Je l’ai vécu comme une rupture unilatérale de contrat moral entre l’Etat et les médecins. Jusqu’à présent, lorsqu’un étudiant s’inscrit dans une fac de médecine il a deux possibilités : la médecine hospitalière salariée ou la médecine libérale. Il y a un contrat moral avec l’Etat qui stipule que l’étudiant pourra s’installer comme il l’entend. Or la mise en place du tiers payant généralisé est une rupture de la part de l’Etat de ce contrat puisque désormais, les médecins ne peuvent plus s’installer en libéral. Ou alors s’ils le font, ils deviennent salariés des mutuelles et de la sécurité sociale.
Craignez-vous pour l’avenir de la médecine libérale ?
Je suis optimiste de nature et je pense que l’on va changer de président dans peu de temps donc non, je ne crains pas pour la médecine libérale.
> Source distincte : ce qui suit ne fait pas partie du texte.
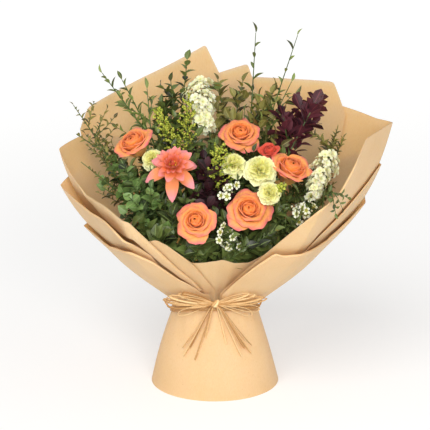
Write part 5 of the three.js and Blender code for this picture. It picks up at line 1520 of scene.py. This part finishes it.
lemon_looks = dict(roughness=0.65, specular=0.2, sheen=0.1, subsurface=0.08, glow=0.003)
lemon = ("#F0EB8E", "#F5F1AA", "#CFCF62", "#FAF7C4")
carnation_finish = petal_finish("lemon_carnation_petal", lemon_looks, lemon, 0.2, 0.86)
for seed, (name, bloom) in enumerate(blooms.items()):
    if not name.startswith("carnation"):
        continue
    head, way, radius = bloom["head"], bloom["way"], bloom["radius"]
    placing = stood(bloom["foot"], way, seed)
    made = carnation_petals(placing, radius * 1.1, np.random.default_rng(seed + 60))
    petals = new_piece(name + "_petals", *made[:3], carnation_finish, made[3])
    parts = [petals] + calyx(name, placing, radius * 0.22, 9, leaf_finishes["fresh"])
    dress_bloom(name, parts, head, way, radius)

# %% [markdown]
# ## Stocks
# A stock carries its flowers all round an upright spike: open, ruffled florets low down, and tight green
# buds at the tip. Each floret is one pattern of eight crinkled petals, cream with a green-yellow foot,
# which light shines through.

# %% Stock florets


def rosette(petals, rows, columns, bend, outline, spread, lift, crimp):
    """A pattern: petals of length 1 in a ring, with every second one raised."""
    made = []
    for k in range(petals):
        raised = k % 2
        grid = blade(outline, 1.0 - 0.25 * raised, spread, rows, columns, bend, 0.1)
        grid[..., 2] += crimp * np.sin(grid[..., 0] * 17 + k) * grid[..., 1] ** 2
        tilt = Matrix.Rotation(k * 2 * math.pi / petals, 3, "Z")
        tilt = tilt @ Matrix.Rotation(lift + 0.5 * raised, 3, "X")
        points, faces, uv = closed_sheet(grid, 0.03)
        made.append((points @ np.array(tilt).T + [0, 0, 0.05 * raised], faces, uv, 0.5))
    return stacked(made)[:3]


floret = rosette(8, 4, 4, 0.22, [0.2, 0.6, 0.95, 0.7], 0.8, 0.2, 0.12)
floret_pattern = new_pattern("stock_floret", *floret)
bud_shape = lathed([(0, -0.5), (0.36, -0.3), (0.5, 0), (0.3, 0.34), (0, 0.5)], sides=6)
bud_pattern = new_pattern("small_bud", *bud_shape)
cream_looks = dict(roughness=0.6, specular=0.25, sheen=0.1, subsurface=0.2, glow=0.004)
cream = ("#F3ECB2", "#F8F2C8", "#D6D380", "#FBF7DA")
stock_finish = petal_finish("cream_stock_petal", cream_looks, cream, 0.08, 0.7)
florets_on_spike, floret_size = 46, 10.5
fullness = ([0, 0.35, 0.7, 0.9, 1], [0.4, 0.55, 1.0, 0.85, 0.45])
for seed, (name, plant) in enumerate(spikes.items()):
    draw = np.random.default_rng(seed + 80)
    root, tip = np.array(plant["root"], float), np.array(plant["tip"], float)
    axis = (tip - root) / np.linalg.norm(tip - root)
    root = root - [6, 0, 0] if name == "stock_top" else root
    florets, buds = Places(), Places()
    for k in range(florets_on_spike):
        t = 0.02 + 0.96 * k / (florets_on_spike - 1)
        side = square_to(axis, k * golden_angle)
        if name == "stock_right" and draw.uniform(0, 0.5) > t:
            continue
        out = plant["spread"] * np.interp(t, *fullness) * draw.uniform(0.6, 1.25)
        way = side + axis * (0.1 + 0.7 * t) + draw.uniform(-0.4, 0.4, 3)
        centre = root + (tip - root) * t + side * out
        size = floret_size * (1 - 0.3 * t**2) * draw.uniform(0.75, 1.2)
        florets.add(centre, stood((0, 0, 0), way)[0][:, 1], way, size, draw.uniform(0, 1))
    for k in range(9):
        side = square_to(axis, k * golden_angle)
        centre = tip + axis * (k * 0.9 - 4) + side * (4.2 - 0.4 * k)
        buds.add(centre, axis + side * 0.3, side, (3.2, 3.2, 5), draw.uniform(0, 1))
    parts = [
        florets.grow(name + "_florets", floret_pattern, stock_finish),
        buds.grow(name + "_buds", bud_pattern, leaf_finishes["fresh"]),
        swept(name + "_axis", [([root, tip + axis * 2], (2.2, 1.2))], stem_finish, 7, 1.0, 6),
    ]
    dress_bloom(name, parts, root, axis, 18, 7)

# %% [markdown]
# ## Goldenrod
# Goldenrod ends in arching twigs, each lined with tiny yellow-green buds. The buds are copies of one small
# turned shape, because there are about 1,680 of them. They are dull and downy, and each has its own tone
# between green and gold, which makes the plume look soft.

# %% Goldenrod
gold_finish, tree, shader = new_finish("goldenrod_bud", 0.7, 0.2, subsurface=0.1, glow=0.002)
tone = add_node(tree, "ShaderNodeAttribute", attribute_name="tone").outputs["Fac"]
stops = [(0.0, "#7F8E34"), (1.0, "#D2D45E"), (0.5, "#A9B040")]
feed(tree, shader, {"Base Color": add_node(tree, "ShaderNodeValToRGB", {"Fac": tone}, stops)})
twigs_on_branch, buds_on_twig = 30, 14
for seed, (name, plant) in enumerate(plumes.items()):
    draw = np.random.default_rng(seed + 90)
    line, buds, leaves = lines[name], Places(), Places()
    paths = [(line, (2.1, 1.5))]
    for tip, reach, low in plant["tips"]:
        branch = bent_line(along(line, low)[0], tip, 0)
        paths.append((branch, (1.3, 0.5)))
        leaves_on(leaves, branch, 12, "small", draw, 0.05)
        for k in range(twigs_on_branch):
            t = 0.1 + 0.88 * k / (twigs_on_branch - 1)
            t = t if low == 1 else 0.72 + 0.28 * t
            point, way = along(branch, t)
            side = square_to(way, k * golden_angle)
            out = reach * (1 - 0.6 * t) * draw.uniform(0.75, 1.1)
            end = point + side * out * 0.85 + way * out * 0.75
            twig = bent_line(point, end, out * 0.12, 5)
            paths.append((twig, (0.5, 0.25)))
            for b in range(buds_on_twig):
                spot, spot_way = along(twig, 0.2 + 0.8 * b / (buds_on_twig - 1))
                jitter = draw.uniform(-1, 1, 3)
                centre = spot + jitter * 1.5 + [0, 0, 0.6]
                way_up, face = spot_way + jitter, jitter + [0, -1, 1]
                buds.add(centre, way_up, face, draw.uniform(2.1, 3.4), draw.uniform(0, 1))
    leaves_on(leaves, line[line[:, 2] > 175], 14, "small", draw, 0.1)
    parts = [
        buds.grow(name + "_buds", bud_pattern, gold_finish),
        leaves.grow(name + "_leaves", leaf_patterns["narrow"], leaf_finishes["olive"]),
        swept(name + "_twigs", paths, stem_finish, 5, 1.0, 6),
    ]
    dressed[name] = joined(name + "_plume", parts)
    print(name, len(buds.points), "buds")

# %% [markdown]
# ## Waxflower
# Waxflowers are about 11 mm across: five round waxy petals about a dark, shiny green cup. They stand on
# thin stalks among needle leaves, with round buds between them. The wax gives each petal a small, clear
# highlight.

# %% Waxflower
petal_ring = []
for k in range(5):
    grid = blade([0.3, 0.85, 1.05, 1.0, 0.5], 0.62, 0.66, 5, 4, 0.1, 0.12)
    tilt = Matrix.Rotation(k * 2 * math.pi / 5, 3, "Z") @ Matrix.Rotation(0.32, 3, "X")
    points, faces, uv = closed_sheet(grid + [0, 0.34, 0], 0.04)
    petal_ring.append((points @ np.array(tilt).T, faces, uv, 0.5))
wax_pattern = new_pattern("waxflower_petals", *stacked(petal_ring)[:3])
cup = lathed([(0, -0.75), (0.16, -0.7), (0.34, -0.1), (0.4, 0.12), (0.26, 0.1), (0, -0.02)], sides=8)
cup_pattern = new_pattern("waxflower_cup", *cup)
wax_looks = dict(roughness=0.4, specular=0.4, subsurface=0.15, glow=0.003)
wax = ("#F2EDC8", "#F6F2D6", "#D9D68C", "#FAF7E4")
wax_finish = petal_finish("waxy_cream_petal", wax_looks, wax, 0.05, 0.8)
cup_finish, tree, shader = new_finish("waxflower_cup", 0.35, 0.5)
tone = add_node(tree, "ShaderNodeAttribute", attribute_name="tone").outputs["Fac"]
cup_tint = add_node(tree, "ShaderNodeValToRGB", {"Fac": tone}, [(0.0, "#6E7A2C"), (1.0, "#A8A23E")])
feed(tree, shader, {"Base Color": cup_tint})
wax_size, extra_buds = 6.1, 8
for seed, (name, plant) in enumerate(wax_sprays.items()):
    draw = np.random.default_rng(seed + 120)
    florets, cups, buds, needles = Places(), Places(), Places(), Places()
    line = lines[name]
    stem = bent_line(plant["root"], plant["tips"][0], 2)
    paths = [(line, (2.1, 1.2)), (stem, (1.1, 0.6))]
    for k in range(plant["count"] + extra_buds):
        t = 0.35 + 0.65 * (k % plant["count"]) / (plant["count"] - 1)
        point, way = along(stem, t)
        side = square_to(way, k * golden_angle + seed)
        reach = plant["reach"] * draw.uniform(0.2, 1.2)
        end = point + side * reach * 0.85 + way * reach * 0.5
        face = side + np.array([draw.uniform(-0.3, 0.3), -0.9, 0.4])
        if not has_room(end, 2):
            continue
        paths.append((bent_line(point, end - face, 1, 4), (0.45, 0.35)))
        if k < plant["count"]:
            turn_way = stood((0, 0, 0), face, k)[0][:, 1]
            florets.add(end, turn_way, face, wax_size * draw.uniform(0.85, 1.1), draw.uniform(0, 1))
            cups.add(end, turn_way, face, wax_size, draw.uniform(0, 1))
        else:
            buds.add(end, side, face, draw.uniform(3.0, 4.2), draw.uniform(0, 1))
    leaves_on(needles, stem, 14, "needle", draw, 0.05)
    leaves_on(needles, line[line[:, 2] > 170], 16, "needle", draw, 0.1)
    parts = [
        florets.grow(name + "_petals", wax_pattern, wax_finish),
        cups.grow(name + "_cups", cup_pattern, cup_finish),
        buds.grow(name + "_buds", bud_pattern, wax_finish),
        needles.grow(name + "_needles", leaf_patterns["needle"], leaf_finishes["fresh"]),
        swept(name + "_twigs", paths, stem_finish, 5, 1.0, 6),
    ]
    dressed[name] = joined(name + "_spray", parts)
    print(name, len(florets.points), "florets")

# %% [markdown]
# ## Handing the pieces over
# Every piece stands for one imported solid, which it hides, and rides with the bouquet's only body. The
# record's material slots list the solids, and show which are still plain. The patterns have done their work
# and go.

# %% Ride and replace
for pattern in patterns:
    bpy.data.objects.remove(pattern)
slots = {part["node"]: part["material_slot"] for part in frame["record"]["subparts"]}
for node, piece in dressed.items():
    piece.data.name = piece.name
    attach(piece, "root")
    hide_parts(node)
missing = sorted(set(slots) - set(dressed))
faces = sum(len(piece.data.polygons) for piece in dressed.values())
print(len(dressed), "pieces,", faces, "faces; still plain:", missing)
Les citoyens et les médecins sont attachés à leur système de santé et mettre en place le tiers payant, c’est mettre les médecins sous la coupes des complémentaires et des mutuelles, un peu comme ce qui existe déjà pour l’optique…
Puisque vous êtes quelqu’un d’optimiste, quels sont les éléments positifs que vous reconnaissez à cette loi ?
Il y en a au moins un qui me semble extrêmement important. J’avais constaté qu’il y avait dans ce pays deux directions de la santé. Une direction légitime du ministère et une direction paritaire de la caisse nationale de l’Assurance maladie et des travailleurs salariés. Dans cette loi, la direction de la CNAMTS est remise sous l’autorité du ministère et cela me semble être un bon point.
Est-ce pour vous le seul point positif ?
Oui.
Comment jugez-vous l’article sur les pratiques avancées ?
J’avais fait un rapport avec la sénatrice Catherine Génisson sur les délégations de tâches et les pratiques avancées donc j’étais assez d’accord sur le sujet mais on ne peut pas considérer que cela soit un point positif dans la mesure où c’est le constat de ce qui existe ou qui est déjà en train de se mettre en place. C’est bien de le mettre dans la loi mais cela n’est pas une avancée, c’est juste un constat.
Quels ont été les ratés de cette loi selon vous ?
Il aurait d’abord fallu faire mieux dans la concertation. La volonté de départ était de modifier en profondeur la loi HPST. Cela a été fait d’une manière extrêmement politique, sans concertation avec les professionnels de santé. On a pu voir ce que cela a donné. Des commissions de concertations n’ont été mises en place avec les professionnels que lorsque l’examen du projet de loi est arrivé à l’Assemblée. Cette démarche aurait dû être faite avant, en amont, de manière à ce que les professionnels de santé soient vraiment inclus dans cette volonté de modernisation du système de santé.
Contrairement à la plupart de vos collègues de droite voire même de gauche, vous vous prononcez en faveur de la PMA (procréation médicalement assistée) pour tous les couples et de la GPA (gestation pour autrui). Si la droite revient aux affaires aurez-vous la volonté de faire avancer le débat sur ces questions ?
Oui tout à fait. Je pense que la PMA et la GPA doivent être autorisées sur le territoire national, ne serait-ce que pour aller dans le sens de ceux qui vont contre la marchandisation du corps humain par exemple. Pour l’instant tout cela se fait à l’étranger sous forme de marchandisation. Si c’était légalisé en France cela permettrait un contrôle sérieux. Tout se ferait sous forme de don.
J’espère dans le temps faire évoluer les mentalités de mes collègues sur le sujet. Cela ne va pas être facile mais ça se fera quand même.